**Stored data**
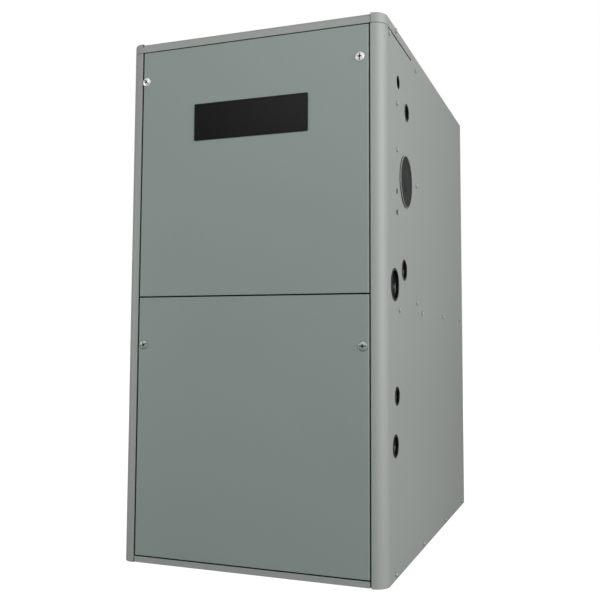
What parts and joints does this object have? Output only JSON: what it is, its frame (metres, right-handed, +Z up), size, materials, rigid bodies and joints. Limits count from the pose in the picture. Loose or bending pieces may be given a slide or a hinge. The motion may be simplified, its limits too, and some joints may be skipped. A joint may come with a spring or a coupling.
{
  "type": "forced air gas furnace",
  "caption": "Upflow gas furnace in a sheet steel cabinet with two lift-off doors, burners and heat exchanger above, centrifugal blower below.",
  "frame": {"origin": "on the floor under the middle of the cabinet", "axes": "+Z up, -Y out of the doors, +X to the right of someone who faces the doors"},
  "size_m": [0.4502, 0.7166, 0.8656],
  "materials": {
    "cabinet_paint": "satin grey powder coat",
    "door_paint": "satin grey-green powder coat",
    "galvanised_steel": "spangled zinc coat",
    "zinc_screws": "bright zinc plate",
    "heat_steel": "aluminised steel, dull",
    "coil_metal": "bright fins and stainless tubes",
    "valve_metal": "cast, matt",
    "pipe_iron": "black iron pipe",
    "motor_paint": "black enamel",
    "brass": "machined",
    "black_plastic": "moulded, fine texture",
    "vent_cover_paint": "dark cover in a grey ring",
    "badge_black": "bare black plate",
    "red_plastic": "moulded",
    "white_plastic": "moulded",
    "ceramic": "glazed ceramic and steel probe",
    "foil_insulation": "foil faced glass wool",
    "rubber": "soft black rubber",
    "wire_sleeve": "black sleeved cable",
    "board_green": "green board with black parts",
    "capacitor_can": "drawn can"
  },
  "bodies": {
    "cabinet": {"side_panels": "cabinet_paint", "back_panel": "cabinet_paint", "top_cap": "cabinet_paint", "front_rails": "cabinet_paint", "vestibule_panel": "galvanised_steel", "blower_deck": "galvanised_steel", "bottom_pan": "galvanised_steel", "frame_brackets": "galvanised_steel", "insulation_liners": "foil_insulation", "cabinet_screws": "zinc_screws", "hole_plugs": "black_plastic", "vent_hole_caps": "vent_cover_paint", "heat_tubes": "heat_steel", "transition_box": "heat_steel", "secondary_coil": "coil_metal", "collector_box": "black_plastic", "burners": "galvanised_steel", "burner_box": "galvanised_steel", "manifold": "pipe_iron", "gas_orifices": "brass", "gas_valve": "valve_metal", "burner_probes": "ceramic", "limit_switches": "black_plastic", "pressure_switch": "black_plastic", "hoses": "rubber", "inducer_housing": "black_plastic", "inducer_motor": "motor_paint", "hose_clamps": "zinc_screws", "vent_pipe": "white_plastic", "cap_collars": "black_plastic", "condensate_trap": "black_plastic", "blower_sides": "galvanised_steel", "blower_wrap": "galvanised_steel", "blower_motor": "motor_paint", "motor_mount": "zinc_screws", "junction_box": "galvanised_steel", "control_panel": "galvanised_steel", "control_board": "board_green", "transformer": "motor_paint", "run_capacitor": "capacitor_can", "door_switch": "black_plastic", "wiring": "wire_sleeve"},
    "upper_door": {"upper_door": "door_paint", "upper_door_insulation": "foil_insulation", "badge_plate": "badge_black"},
    "lower_door": {"lower_door": "door_paint", "lower_door_insulation": "foil_insulation"},
    "upper_screw_left": {"upper_screw_left": "zinc_screws"},
    "upper_screw_right": {"upper_screw_right": "zinc_screws"},
    "lower_screw_left": {"lower_screw_left": "zinc_screws"},
    "lower_screw_right": {"lower_screw_right": "zinc_screws"},
    "blower_rotor": {"blower_wheel": "galvanised_steel", "blower_shaft": "zinc_screws"},
    "inducer_rotor": {"inducer_wheel": "valve_metal", "inducer_shaft": "zinc_screws", "cooling_fan": "black_plastic"},
    "valve_knob": {"valve_knob": "red_plastic"},
    "left_reset_button": {"left_reset_button": "red_plastic"},
    "right_reset_button": {"right_reset_button": "red_plastic"},
    "door_switch_button": {"door_switch_button": "white_plastic"}
  },
  "joints": [
    {"name": "upper_door_slide", "type": "slide", "parent": "cabinet", "child": "upper_door", "axis": [0, -1, 0], "range_m": [0, 0.25]},
    {"name": "lower_door_slide", "type": "slide", "parent": "cabinet", "child": "lower_door", "axis": [0, -1, 0], "range_m": [0, 0.25]},
    {"name": "upper_left_screw_turn", "type": "hinge", "parent": "upper_door", "child": "upper_screw_left", "pos_m": [-0.19095, -0.3556, 0.796], "axis": [0, -1, 0], "continuous": true},
    {"name": "upper_right_screw_turn", "type": "hinge", "parent": "upper_door", "child": "upper_screw_right", "pos_m": [0.18355, -0.3556, 0.796], "axis": [0, -1, 0], "continuous": true},
    {"name": "lower_left_screw_turn", "type": "hinge", "parent": "lower_door", "child": "lower_screw_left", "pos_m": [-0.18725, -0.3556, 0.3524], "axis": [0, -1, 0], "continuous": true},
    {"name": "lower_right_screw_turn", "type": "hinge", "parent": "lower_door", "child": "lower_screw_right", "pos_m": [0.18725, -0.3556, 0.3524], "axis": [0, -1, 0], "continuous": true},
    {"name": "blower_spin", "type": "hinge", "parent": "cabinet", "child": "blower_rotor", "pos_m": [0, 0.06, 0.222], "axis": [1, 0, 0], "continuous": true},
    {"name": "inducer_spin", "type": "hinge", "parent": "cabinet", "child": "inducer_rotor", "pos_m": [0.10025, -0.2316, 0.5104], "axis": [0, 1, 0], "continuous": true},
    {"name": "gas_knob_turn", "type": "hinge", "parent": "cabinet", "child": "valve_knob", "pos_m": [-0.147, -0.2736, 0.7434], "axis": [0, -1, 0], "range_deg": [0, 90]},
    {"name": "left_reset_press", "type": "slide", "parent": "cabinet", "child": "left_reset_button", "axis": [0, 0, -1], "range_m": [0, 0.0015], "stiffness_N_per_m": 300, "springref_m": -0.002},
    {"name": "right_reset_press", "type": "slide", "parent": "cabinet", "child": "right_reset_button", "axis": [0, 0, -1], "range_m": [0, 0.0015], "stiffness_N_per_m": 300, "springref_m": -0.002},
    {"name": "door_switch_press", "type": "slide", "parent": "cabinet", "child": "door_switch_button", "axis": [0, 1, 0], "range_m": [0, 0.003], "stiffness_N_per_m": 300, "springref_m": -0.002}
  ]
}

**Exercise prompt**
Give the material above again, word for word.

**Worked solution**
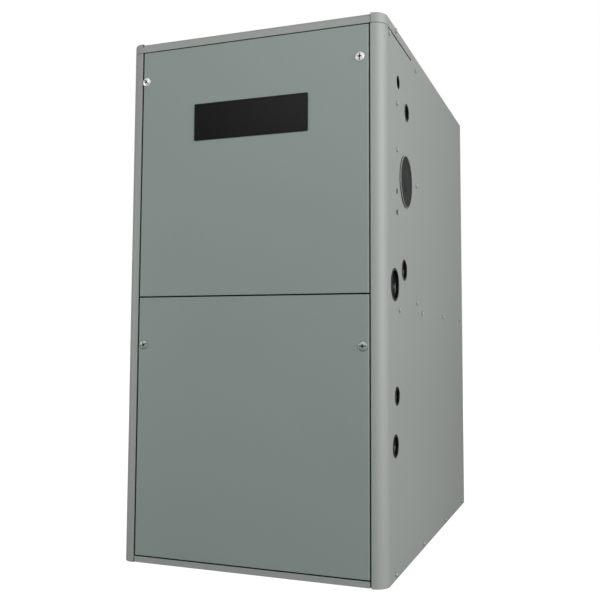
What parts and joints does this object have? Output only JSON: what it is, its frame (metres, right-handed, +Z up), size, materials, rigid bodies and joints. Limits count from the pose in the picture. Loose or bending pieces may be given a slide or a hinge. The motion may be simplified, its limits too, and some joints may be skipped. A joint may come with a spring or a coupling.
{
  "type": "forced air gas furnace",
  "caption": "Upflow gas furnace in a sheet steel cabinet with two lift-off doors, burners and heat exchanger above, centrifugal blower below.",
  "frame": {"origin": "on the floor under the middle of the cabinet", "axes": "+Z up, -Y out of the doors, +X to the right of someone who faces the doors"},
  "size_m": [0.4502, 0.7166, 0.8656],
  "materials": {
    "cabinet_paint": "satin grey powder coat",
    "door_paint": "satin grey-green powder coat",
    "galvanised_steel": "spangled zinc coat",
    "zinc_screws": "bright zinc plate",
    "heat_steel": "aluminised steel, dull",
    "coil_metal": "bright fins and stainless tubes",
    "valve_metal": "cast, matt",
    "pipe_iron": "black iron pipe",
    "motor_paint": "black enamel",
    "brass": "machined",
    "black_plastic": "moulded, fine texture",
    "vent_cover_paint": "dark cover in a grey ring",
    "badge_black": "bare black plate",
    "red_plastic": "moulded",
    "white_plastic": "moulded",
    "ceramic": "glazed ceramic and steel probe",
    "foil_insulation": "foil faced glass wool",
    "rubber": "soft black rubber",
    "wire_sleeve": "black sleeved cable",
    "board_green": "green board with black parts",
    "capacitor_can": "drawn can"
  },
  "bodies": {
    "cabinet": {"side_panels": "cabinet_paint", "back_panel": "cabinet_paint", "top_cap": "cabinet_paint", "front_rails": "cabinet_paint", "vestibule_panel": "galvanised_steel", "blower_deck": "galvanised_steel", "bottom_pan": "galvanised_steel", "frame_brackets": "galvanised_steel", "insulation_liners": "foil_insulation", "cabinet_screws": "zinc_screws", "hole_plugs": "black_plastic", "vent_hole_caps": "vent_cover_paint", "heat_tubes": "heat_steel", "transition_box": "heat_steel", "secondary_coil": "coil_metal", "collector_box": "black_plastic", "burners": "galvanised_steel", "burner_box": "galvanised_steel", "manifold": "pipe_iron", "gas_orifices": "brass", "gas_valve": "valve_metal", "burner_probes": "ceramic", "limit_switches": "black_plastic", "pressure_switch": "black_plastic", "hoses": "rubber", "inducer_housing": "black_plastic", "inducer_motor": "motor_paint", "hose_clamps": "zinc_screws", "vent_pipe": "white_plastic", "cap_collars": "black_plastic", "condensate_trap": "black_plastic", "blower_sides": "galvanised_steel", "blower_wrap": "galvanised_steel", "blower_motor": "motor_paint", "motor_mount": "zinc_screws", "junction_box": "galvanised_steel", "control_panel": "galvanised_steel", "control_board": "board_green", "transformer": "motor_paint", "run_capacitor": "capacitor_can", "door_switch": "black_plastic", "wiring": "wire_sleeve"},
    "upper_door": {"upper_door": "door_paint", "upper_door_insulation": "foil_insulation", "badge_plate": "badge_black"},
    "lower_door": {"lower_door": "door_paint", "lower_door_insulation": "foil_insulation"},
    "upper_screw_left": {"upper_screw_left": "zinc_screws"},
    "upper_screw_right": {"upper_screw_right": "zinc_screws"},
    "lower_screw_left": {"lower_screw_left": "zinc_screws"},
    "lower_screw_right": {"lower_screw_right": "zinc_screws"},
    "blower_rotor": {"blower_wheel": "galvanised_steel", "blower_shaft": "zinc_screws"},
    "inducer_rotor": {"inducer_wheel": "valve_metal", "inducer_shaft": "zinc_screws", "cooling_fan": "black_plastic"},
    "valve_knob": {"valve_knob": "red_plastic"},
    "left_reset_button": {"left_reset_button": "red_plastic"},
    "right_reset_button": {"right_reset_button": "red_plastic"},
    "door_switch_button": {"door_switch_button": "white_plastic"}
  },
  "joints": [
    {"name": "upper_door_slide", "type": "slide", "parent": "cabinet", "child": "upper_door", "axis": [0, -1, 0], "range_m": [0, 0.25]},
    {"name": "lower_door_slide", "type": "slide", "parent": "cabinet", "child": "lower_door", "axis": [0, -1, 0], "range_m": [0, 0.25]},
    {"name": "upper_left_screw_turn", "type": "hinge", "parent": "upper_door", "child": "upper_screw_left", "pos_m": [-0.19095, -0.3556, 0.796], "axis": [0, -1, 0], "continuous": true},
    {"name": "upper_right_screw_turn", "type": "hinge", "parent": "upper_door", "child": "upper_screw_right", "pos_m": [0.18355, -0.3556, 0.796], "axis": [0, -1, 0], "continuous": true},
    {"name": "lower_left_screw_turn", "type": "hinge", "parent": "lower_door", "child": "lower_screw_left", "pos_m": [-0.18725, -0.3556, 0.3524], "axis": [0, -1, 0], "continuous": true},
    {"name": "lower_right_screw_turn", "type": "hinge", "parent": "lower_door", "child": "lower_screw_right", "pos_m": [0.18725, -0.3556, 0.3524], "axis": [0, -1, 0], "continuous": true},
    {"name": "blower_spin", "type": "hinge", "parent": "cabinet", "child": "blower_rotor", "pos_m": [0, 0.06, 0.222], "axis": [1, 0, 0], "continuous": true},
    {"name": "inducer_spin", "type": "hinge", "parent": "cabinet", "child": "inducer_rotor", "pos_m": [0.10025, -0.2316, 0.5104], "axis": [0, 1, 0], "continuous": true},
    {"name": "gas_knob_turn", "type": "hinge", "parent": "cabinet", "child": "valve_knob", "pos_m": [-0.147, -0.2736, 0.7434], "axis": [0, -1, 0], "range_deg": [0, 90]},
    {"name": "left_reset_press", "type": "slide", "parent": "cabinet", "child": "left_reset_button", "axis": [0, 0, -1], "range_m": [0, 0.0015], "stiffness_N_per_m": 300, "springref_m": -0.002},
    {"name": "right_reset_press", "type": "slide", "parent": "cabinet", "child": "right_reset_button", "axis": [0, 0, -1], "range_m": [0, 0.0015], "stiffness_N_per_m": 300, "springref_m": -0.002},
    {"name": "door_switch_press", "type": "slide", "parent": "cabinet", "child": "door_switch_button", "axis": [0, 1, 0], "range_m": [0, 0.003], "stiffness_N_per_m": 300, "springref_m": -0.002}
  ]
}